Today is Good Friday. In Manila, the stores are closed, the city hushed, the traffic scarce. Last night, as we ended our Maundy Thursday service, the lights dimmed and Steve ripped the covering off of the altar and left it messy on the floor. He limped from the sanctuary. We processed out in darkness and silence. I am glad for a God that does not turn away from suffering. I am grateful that he wept in the garden on the night he was betrayed. I am grateful that he wanted friends to stay awake with him and pray. They did not. I am grateful that he still considered them friends.
It is sometimes considered a sick thing that as Christians we remember our Savior through blood and a broken body, that we gather to worship around a Roman torture instrument, the cross. But if I am honest about my own brokenness, and as I look out upon a world that suffers far more than I could ever know, I am grateful for the language of suffering that is so central to our faith. His sacrifice was costly. Today we turn and look that cost in the face: the beatings, the mockery, the crown of thorns, and yes, the Roman instrument of torture, the cross. We cannot weigh the spiritual suffering, the heaviness of our sin and shame, the separation from the Father, that drove the pain still deeper. But we can honor it by acknowledging it, by looking it in the face with whatever courage we can muster.
It is deeply troubling, as it should be. His suffering is troubling. Our sin is troubling. The suffering that abounds in the world is troubling. But as we shift our gaze from the suffering itself to the love that caused him to willingly hang there, it is also heartrendingly beautiful. We see him extending grace to an undeserving thief. We see him forgiving us even as we did the harmful deed. We suffer because we must. He suffered because he loved. The love has a transformative effect. The sweetness mingles with the bitter, just as love mingles with our sin, and shifts what is true. The cross becomes not only an instrument of torture but the instrument of our redemption. The curtain is forever torn asunder. We enter in.
praise God that he could turn the ugliness of the cross into an instrument of his mercy and grace!

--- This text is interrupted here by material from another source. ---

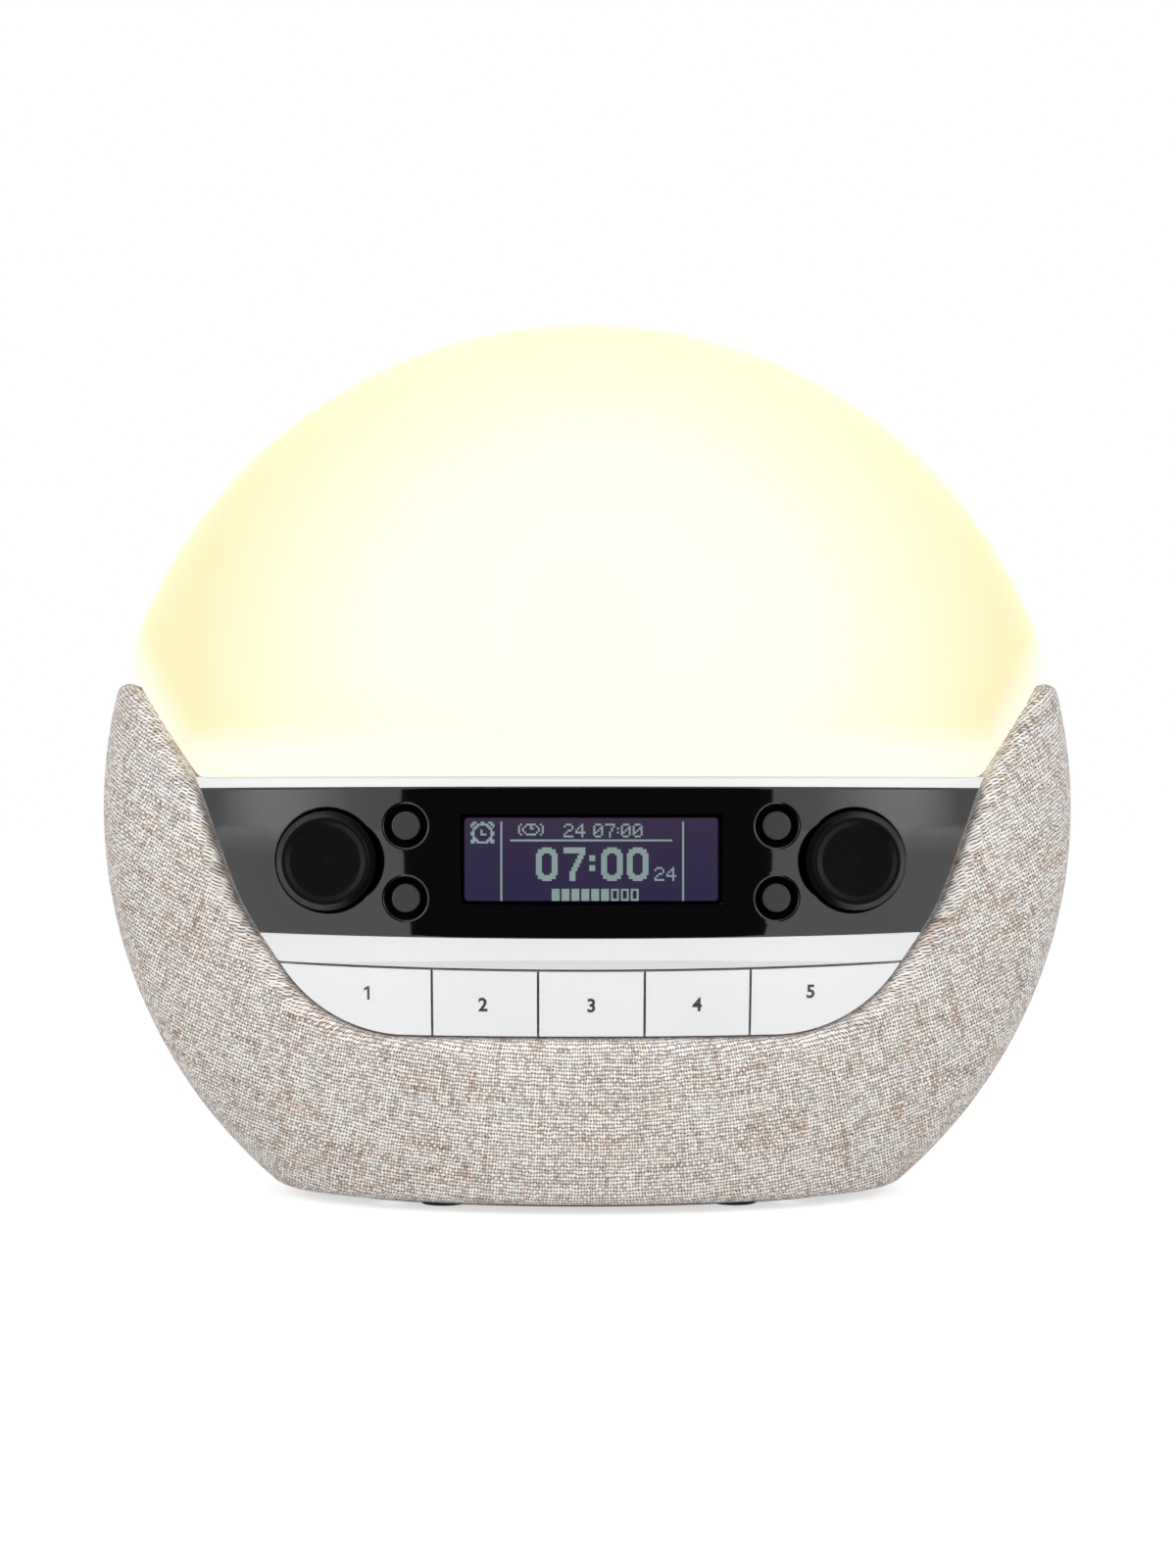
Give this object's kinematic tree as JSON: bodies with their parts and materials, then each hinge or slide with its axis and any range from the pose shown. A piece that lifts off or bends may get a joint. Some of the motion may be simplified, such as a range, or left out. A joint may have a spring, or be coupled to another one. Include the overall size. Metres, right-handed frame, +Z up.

When I survey the wondrous cross
on which the Prince of Glory died
my richest gain I count but loss
and pour contempt on all my pride.
Christine: so glad you posted this. So well said. I’m glad Michelle had friends who were able to say “too much”. The journey IS too much sometimes. I am grateful we follow a suffering Saviour, the Man of Sorrows.
The Message (MSG)
The High Priest Who Cried Out in Pain
14-16 Now that we know what we have—Jesus, this great High Priest with ready access to God—let’s not let it slip through our fingers. We don’t have a priest who is out of touch with our reality. He’s been through weakness and testing, experienced it all—all but the sin. So let’s walk right up to him and get what he is so ready to give. Take the mercy, accept the help.
Bev you are right – sometimes the journey is too much, but I have found that the more we learn to place our burdens on Christ rather than trying to shoulder them alone the further away that “too much” place is. In fact my experience is that what once seems like too much becomes the place of deepest encounter with God.
Indeed, Christine – it has been in some of the darkest places that I have known God the best, the most, by his grace. I was thanking God for you and the women I connect with through the Abbey of the Arts, and Jan Richardson’s ministry. I have appreciated your blog here. thank you.